Readiness beats panic buying

A ransomware purchase should close a known gap, not create a false sense of safety. Before buying or upgrading, confirm backups, identity controls, patching, monitoring, roles, and recovery tests. Then choose tools that support that plan. If the checklist feels too long, start with the highest-impact basics: MFA, tested backups, updates, and a clear reporting path.

Document the first hour

A ransomware response plan should describe the first hour in plain language. Who receives the report? Who decides whether to disconnect a device? Who contacts IT, legal, insurance, leadership, or outside responders? Who preserves evidence? What communication channel is used if email is unavailable? These details sound basic, but they are exactly the details people forget during stress.

The first-hour plan should also state what ordinary staff should not do. They should not pay, negotiate, delete files, run random cleanup tools, or restart repeatedly unless instructed. They should record what they saw, disconnect from networks if the policy says so, and contact the assigned responder. A calm, specific instruction can prevent well-meaning actions from making investigation harder.

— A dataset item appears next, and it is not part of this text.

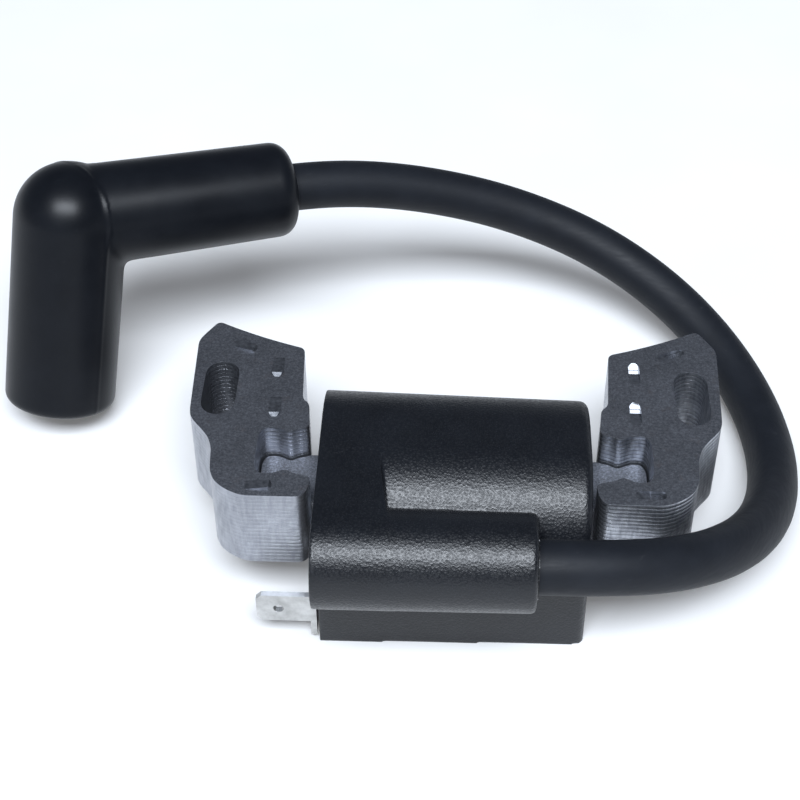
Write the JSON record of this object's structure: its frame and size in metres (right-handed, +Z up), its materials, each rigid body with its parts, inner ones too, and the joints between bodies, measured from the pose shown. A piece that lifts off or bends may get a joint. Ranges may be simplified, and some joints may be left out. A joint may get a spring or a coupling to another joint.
{
  "type": "ignition coil",
  "caption": "Flywheel ignition coil with laminated U-shaped core, moulded housing, kill terminal, high-tension lead and spark plug boot.",
  "frame": {"origin": "in the flat bottom of the coil housing, under the middle of the core bar", "axes": "+X along the core bar to the right, +Y towards the pole faces, +Z up from the surface it stands on"},
  "size_m": [0.116, 0.0842, 0.0381],
  "materials": {
    "lamination_steel": "stamped electrical steel, oiled, dull",
    "housing_plastic": "fine-grained black moulding",
    "potting_epoxy": "cast epoxy",
    "bobbin_plastic": "natural moulded nylon",
    "winding_copper": "enamelled copper wire",
    "board_laminate": "glass epoxy board",
    "transistor_case": "moulded case",
    "resistor_body": "lacquered body",
    "tinned_steel": "bright tin plate",
    "terminal_brass": "plain brass",
    "sealant": "cured black sealant",
    "lead_jacket": "matte black cable jacket",
    "boot_rubber": "satin moulded rubber"
  },
  "bodies": {
    "coil": {"left_lamination_01": "lamination_steel", "left_lamination_02": "lamination_steel", "left_lamination_03": "lamination_steel", "left_lamination_04": "lamination_steel", "left_lamination_05": "lamination_steel", "left_lamination_06": "lamination_steel", "left_lamination_07": "lamination_steel", "left_lamination_08": "lamination_steel", "left_lamination_09": "lamination_steel", "left_lamination_10": "lamination_steel", "left_lamination_11": "lamination_steel", "left_lamination_12": "lamination_steel", "left_lamination_13": "lamination_steel", "left_lamination_14": "lamination_steel", "left_lamination_15": "lamination_steel", "left_lamination_16": "lamination_steel", "left_lamination_17": "lamination_steel", "left_lamination_18": "lamination_steel", "right_lamination_01": "lamination_steel", "right_lamination_02": "lamination_steel", "right_lamination_03": "lamination_steel", "right_lamination_04": "lamination_steel", "right_lamination_05": "lamination_steel", "right_lamination_06": "lamination_steel", "right_lamination_07": "lamination_steel", "right_lamination_08": "lamination_steel", "right_lamination_09": "lamination_steel", "right_lamination_10": "lamination_steel", "right_lamination_11": "lamination_steel", "right_lamination_12": "lamination_steel", "right_lamination_13": "lamination_steel", "right_lamination_14": "lamination_steel", "right_lamination_15": "lamination_steel", "right_lamination_16": "lamination_steel", "right_lamination_17": "lamination_steel", "right_lamination_18": "lamination_steel", "core_bar": "lamination_steel", "coil_housing": "housing_plastic", "potting": "potting_epoxy", "primary_bobbin": "bobbin_plastic", "secondary_bobbin": "bobbin_plastic", "trigger_bobbin": "bobbin_plastic", "primary_winding": "winding_copper", "secondary_winding": "winding_copper", "trigger_winding": "winding_copper", "ht_link_wire": "winding_copper", "module_board": "board_laminate", "power_transistor": "transistor_case", "base_resistor": "resistor_body", "ground_strap": "tinned_steel", "kill_terminal": "tinned_steel", "ht_contact": "terminal_brass", "lead_sealant": "sealant", "ht_lead": "lead_jacket"},
    "boot": {"plug_boot": "boot_rubber", "plug_terminal": "terminal_brass", "terminal_spike": "terminal_brass"}
  },
  "joints": [
    {"name": "boot_swivel", "type": "hinge", "parent": "coil", "child": "boot", "pos_m": [-0.02535, 0.04995, 0.0275], "axis": [-0.9264, -0.3687, 0.0762], "range_deg": [0, 120]}
  ]
}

What small teams can do this week

A small team does not need to finish every security project before improving risk. This week, confirm MFA on critical accounts, test one restore from backup, update exposed devices, review admin accounts, and write a one-page contact plan. Next week, expand the asset list and review vendor access. Progress is easier when the checklist is broken into actions people can finish.

Review vendor and insurance details

If the organization uses cyber insurance, managed IT, cloud providers, payroll systems, or outside security vendors, record contact details and after-hours instructions before an incident. Also confirm which actions require approval, such as engaging a response firm or notifying customers. During a ransomware event, waiting for someone to find a policy number or contract email can slow containment and recovery.

Finally, decide how success will be measured after a drill. Useful measures include restore time, staff reporting speed, alert routing, contact accuracy, and whether decision makers had enough information. A checklist improves when each practice run produces one or two specific fixes.